Does the buyer side actually connect to MCA and factoring funding?

Here the link is more than an assertion. Raven Capital Management is an SEC-registered manager founded in 2008 that runs an asset-based, non-sponsor credit strategy across a defined set of verticals that explicitly include receivables and specialty finance, and it reports having deployed more than 3 billion dollars since inception.6 Receivables and specialty finance are the same broad asset classes that fund merchant cash advance, factoring, and equipment finance books. There is no public record here that Raven has bought an MCA forward flow. What it establishes is that the buyer behind this deal operates in the receivables-and-specialty-finance lane, not a walled-off consumer-only silo.

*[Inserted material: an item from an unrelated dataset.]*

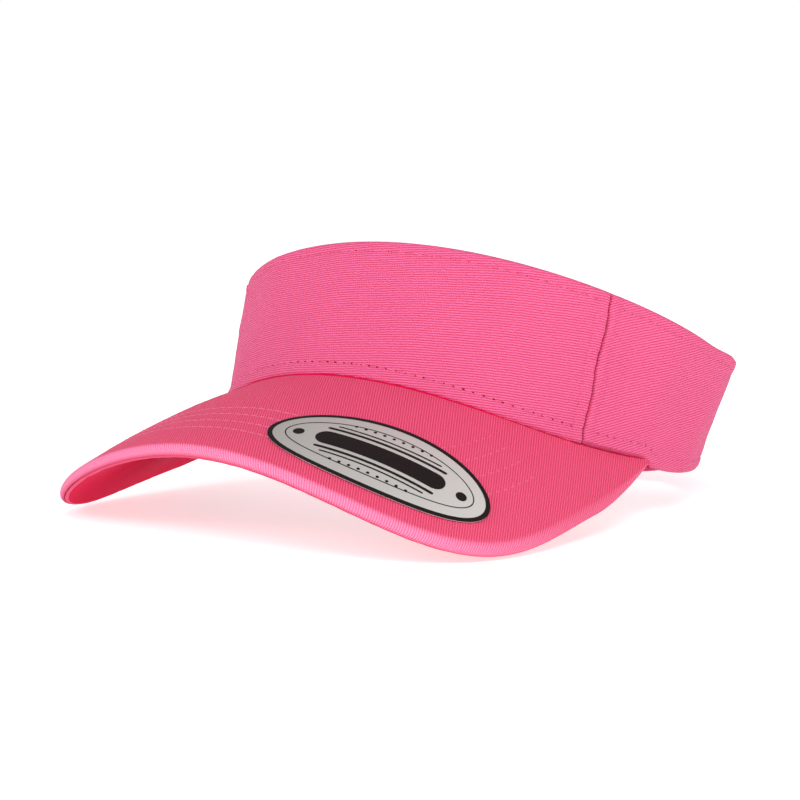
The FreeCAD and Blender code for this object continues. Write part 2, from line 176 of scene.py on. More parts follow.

So the bridge to a small-business lender is real but bounded. A receivables-and-specialty-finance manager underwriting a non-prime consumer book is a read on that buyer pool's appetite in a lane adjacent to yours, not a comparable for your own facility. Treat it as a temperature check, not a pricing benchmark.

What separates lenders that get refinanced from those that do not?

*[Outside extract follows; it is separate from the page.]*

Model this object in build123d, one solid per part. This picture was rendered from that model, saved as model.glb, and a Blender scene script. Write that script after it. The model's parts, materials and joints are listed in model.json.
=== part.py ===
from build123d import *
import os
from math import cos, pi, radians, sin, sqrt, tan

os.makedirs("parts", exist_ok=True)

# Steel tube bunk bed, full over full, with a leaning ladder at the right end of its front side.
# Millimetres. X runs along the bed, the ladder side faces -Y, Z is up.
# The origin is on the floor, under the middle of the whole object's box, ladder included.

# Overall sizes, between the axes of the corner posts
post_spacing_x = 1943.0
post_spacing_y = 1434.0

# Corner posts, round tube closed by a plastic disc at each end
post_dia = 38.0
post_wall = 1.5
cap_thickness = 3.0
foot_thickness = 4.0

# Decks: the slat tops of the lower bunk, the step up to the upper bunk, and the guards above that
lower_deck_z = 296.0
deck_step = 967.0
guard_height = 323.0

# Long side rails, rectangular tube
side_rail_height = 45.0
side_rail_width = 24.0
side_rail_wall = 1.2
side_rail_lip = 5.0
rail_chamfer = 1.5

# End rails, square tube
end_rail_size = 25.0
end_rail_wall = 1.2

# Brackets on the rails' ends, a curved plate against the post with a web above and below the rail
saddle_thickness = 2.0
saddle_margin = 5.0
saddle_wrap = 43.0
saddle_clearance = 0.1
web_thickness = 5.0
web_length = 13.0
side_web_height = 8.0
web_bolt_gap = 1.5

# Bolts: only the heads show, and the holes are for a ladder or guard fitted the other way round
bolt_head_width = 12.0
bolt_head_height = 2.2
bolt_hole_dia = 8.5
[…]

It starts with collateral performance the buyer can verify, not with a polished pitch. The first thing a specialty-finance buyer asks for is the loan tape: delinquency migration, charge-off curves, recovery rates, vintage performance, and servicing data that ties out. A buyer re-underwriting a book through a take-private, as here, leans entirely on that performance history, because the equity story gives it no comfort. The second thing it rewards is a relationship that predates the crunch: Elevate did not go shopping for a new lender in a tight market, it extended a long-standing one.2 A track record of audited, reported performance and a funding partner who already knows your numbers are what turn a renewal into a conversation instead of a fire drill, and neither can be assembled in the quarter you need the money.

What should operators watch next?

Watch for the second and third deal, with terms attached. One private refinancing with no disclosed structure is a data point, not a trend. If two or three more specialty-finance refinancings print this summer and any of them disclose pricing or advance rates, that is the real read on how cautious the buyer pool has become, and it is worth far more than this announcement alone.

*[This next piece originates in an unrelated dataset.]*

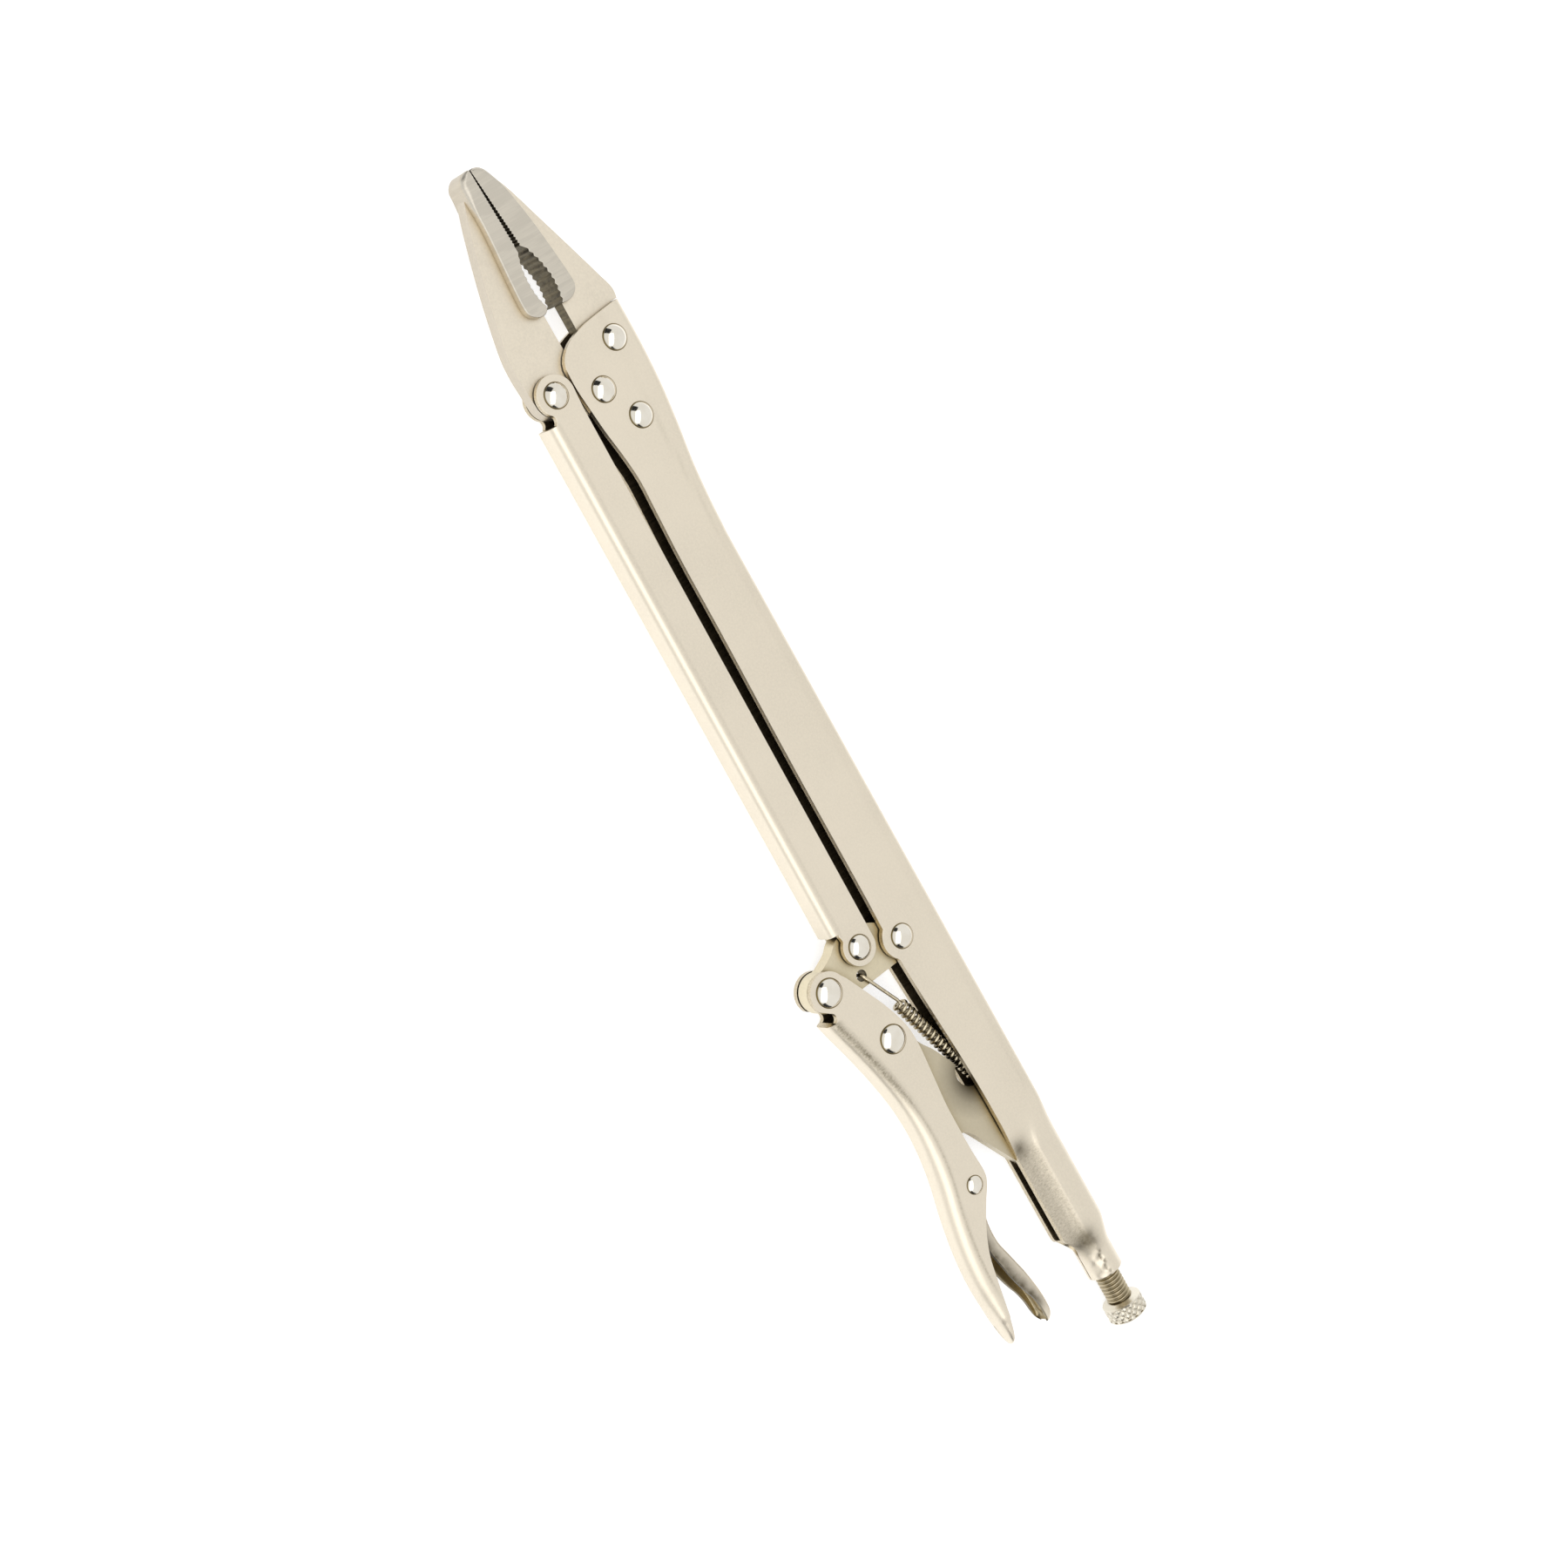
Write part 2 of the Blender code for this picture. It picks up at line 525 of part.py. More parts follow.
body_channel()
fixed_jaw()
moving_jaw()
link_arm()
rocker_plate()
toggle_link()
lever_handle()
release_lever()
adjusting_screw()
opening_spring()

jaw_front_joint = pivot("jaw_front_joint", ARM_FRONT_PIVOT, jaw_joint, JAW_PIVOT)
rivet("jaw_rivet_front", ARM_RIVET, pivot("seat_front", JAW_RIVET_FRONT, root))
rivet("jaw_rivet_rear", ARM_RIVET, pivot("seat_rear", JAW_RIVET_REAR, root))
rivet("jaw_pivot_rivet", ARM_RIVET, pivot("seat_jaw", JAW_PIVOT, root))
rivet("arm_front_rivet", ARM_RIVET, jaw_front_joint)
rivet("rocker_pivot_rivet", ARM_RIVET, pivot("seat_rocker", ROCKER_PIVOT, root))
rivet("arm_rear_rivet", ARM_RIVET, arm_joint)
rivet("lever_pivot_rivet", LEVER_RIVET, lever_joint)
rivet("toggle_pivot_rivet", LEVER_RIVET, pivot("seat_toggle", TOGGLE_PIVOT, lever_joint, LEVER_PIVOT))
rivet("release_pivot_rivet", SMALL_RIVET, pivot("seat_release", RELEASE_PIVOT, lever_joint, LEVER_PIVOT))
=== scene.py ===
import math

import bmesh
import bpy
import numpy as np
from mathutils import Matrix, Vector


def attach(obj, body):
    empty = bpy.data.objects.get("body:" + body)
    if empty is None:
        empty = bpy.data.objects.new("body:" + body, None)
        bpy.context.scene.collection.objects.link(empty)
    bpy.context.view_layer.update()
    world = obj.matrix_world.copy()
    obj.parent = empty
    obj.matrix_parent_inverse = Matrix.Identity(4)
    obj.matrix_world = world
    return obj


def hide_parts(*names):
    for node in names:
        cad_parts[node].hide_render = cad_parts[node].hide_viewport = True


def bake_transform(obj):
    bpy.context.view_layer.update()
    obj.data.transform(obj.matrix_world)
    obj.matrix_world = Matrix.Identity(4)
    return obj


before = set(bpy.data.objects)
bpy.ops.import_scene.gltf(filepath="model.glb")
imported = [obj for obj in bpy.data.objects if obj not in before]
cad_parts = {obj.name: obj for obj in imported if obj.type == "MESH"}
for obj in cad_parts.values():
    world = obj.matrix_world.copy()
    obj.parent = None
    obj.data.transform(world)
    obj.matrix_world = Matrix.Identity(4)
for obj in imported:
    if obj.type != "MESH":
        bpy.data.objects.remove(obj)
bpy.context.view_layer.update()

# The drawing is in millimetres: X from the knob to the jaw tips along the screw's axis, Y towards
# the lever, Z = 0 in the middle plane of every plate. ORIGIN is the frame's origin in the drawing.
MM = 0.001
TIP_X = 380.8
BOX_TOP_Y = 41.8
JAW_HEEL_Y = -13.6
BOX_HALF_Z = 6.7
ORIGIN = np.array([TIP_X / 2, (BOX_TOP_Y + JAW_HEEL_Y) / 2, -BOX_HALF_Z])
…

Then watch your own renewal calendar. If your facility comes up in the next two to three quarters, the Elevate deal previews the conversation: the buyer will price for the book it can actually see, not the one you describe, so build that package now rather than under a renewal deadline. The lenders who can hand over a clean, current loan tape on request keep getting refinanced through a market the headlines call cautious.

Our Opinion

One private deal, no terms, is a signal, not a verdict. The useful idea in this story survives the thin sourcing: capital is selective, not closed, and a contracted non-prime book can still get refinanced if the collateral performs. The unhelpful version of this story, the one that reads a single press release as proof that confidence is back, does not survive contact with the missing terms or the take-private history. Hold both at once.

The take-private is the part that should change your read. A lender re-underwriting a book that the public market valued at 1.87 dollars a share is making a bet on performance data, not on a growth story. That is a more interesting and more honest signal than "happy lender re-ups on winner," and it points at the same operator lesson: the file, not the narrative, is what gets funded.

Make your book refinanceable now. Treat the deal as a three-part checklist. One, can you produce delinquency migration, charge-off history, and concentration from a clean servicing tape on demand? Two, can a buyer verify your borrowers and ownership without a month of back-and-forth? Three, have you kept your funding partners current with no surprises? The lenders who answer yes to all three keep getting refinanced through a cautious market. The ones who cannot will feel the slowdown the headlines describe, whether or not it is actually as broad as it sounds.